When it's time for a change, the UAE is prepared for anything, survey finds

2017 Change Readiness Survey puts the county in third place out of over 130 countries.

The index puts the UAE second for the ability of the Government to respond to changes, but takes 17th place for the performance of individuals and civil society. Christopher Pike / The National
The index puts the UAE second for the ability of the Government to respond to changes, but takes 17th place for the performance of individuals and civil society. Christopher Pike / The National

The UAE is in the top three of countries best equipped to deal with major and unforeseen changes, a new survey has revealed.

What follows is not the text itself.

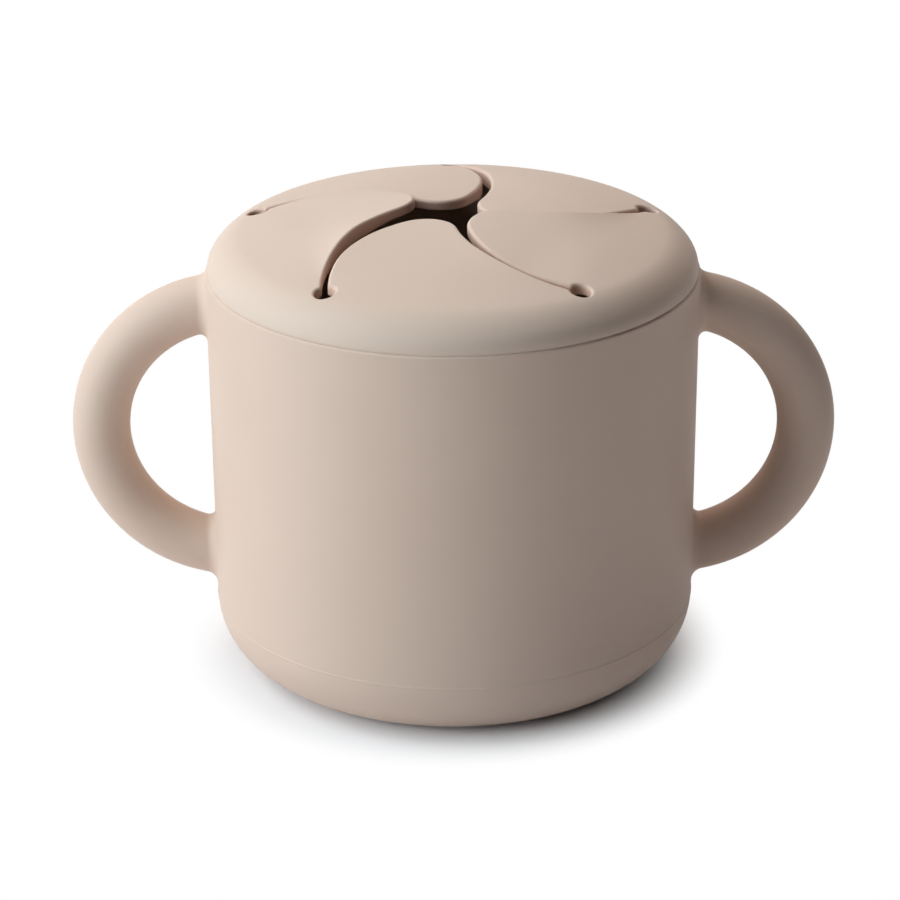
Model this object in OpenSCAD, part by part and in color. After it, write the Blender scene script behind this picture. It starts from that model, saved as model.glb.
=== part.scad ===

According to the 2017 Change Readiness Index, the country ranks only behind Switzerland and Sweden for its ability: “to respond and adapt to significant change,” and came top in the Middle East.

Created by KPMG, the global accountancy and tax advisory company, the index compares 136 countries on their ability to deal with short term incidents like natural disasters and long term trends, from demographic and economic to social and technology trends.

The UAE has risen two places since the index was last compiled in 2015 and takes the top spot when measured just by the way private and state-owned organisations are able to change and grow by responding to what is happening in the global economy.

This “enterprise capability” category is one of three key categories used to create the index, the others being “government capability”, or the way public institutions manage change, and “people and civil capability”, which relates to the way individuals and society deals with both change and opportunity.

The index puts the UAE second for the ability of the Government to respond to changes, but takes 17th place for the performance of individuals and civil society.

Vikas Papriwal, partner and head of markets at KPMG Lower Gulf, called the results "eye-opening" in terms of which countries were best positioned "to weather and potentially benefit from inevitable change,"

"The CRI shows that improving capabilities in areas of government and people and civil society, as well as in enterprise, or business environment, are often key to why some countries are able to climb up the rankings," he said.

Many of the top ten nations, which include Denmark, Singapore, New Zealand, the Netherlands, Germany and the UK, shared certain characteristics, the index found.

All were regarded as having high incomes, while six of the ten had a population of under 10 million. The population of the UAE is generally believed to be around 11 million.

Only two of the top ten are regarded as being rich in natural resources. The UAE has oil reserves of around 98.6 billion barrels, the seventh highest in the world.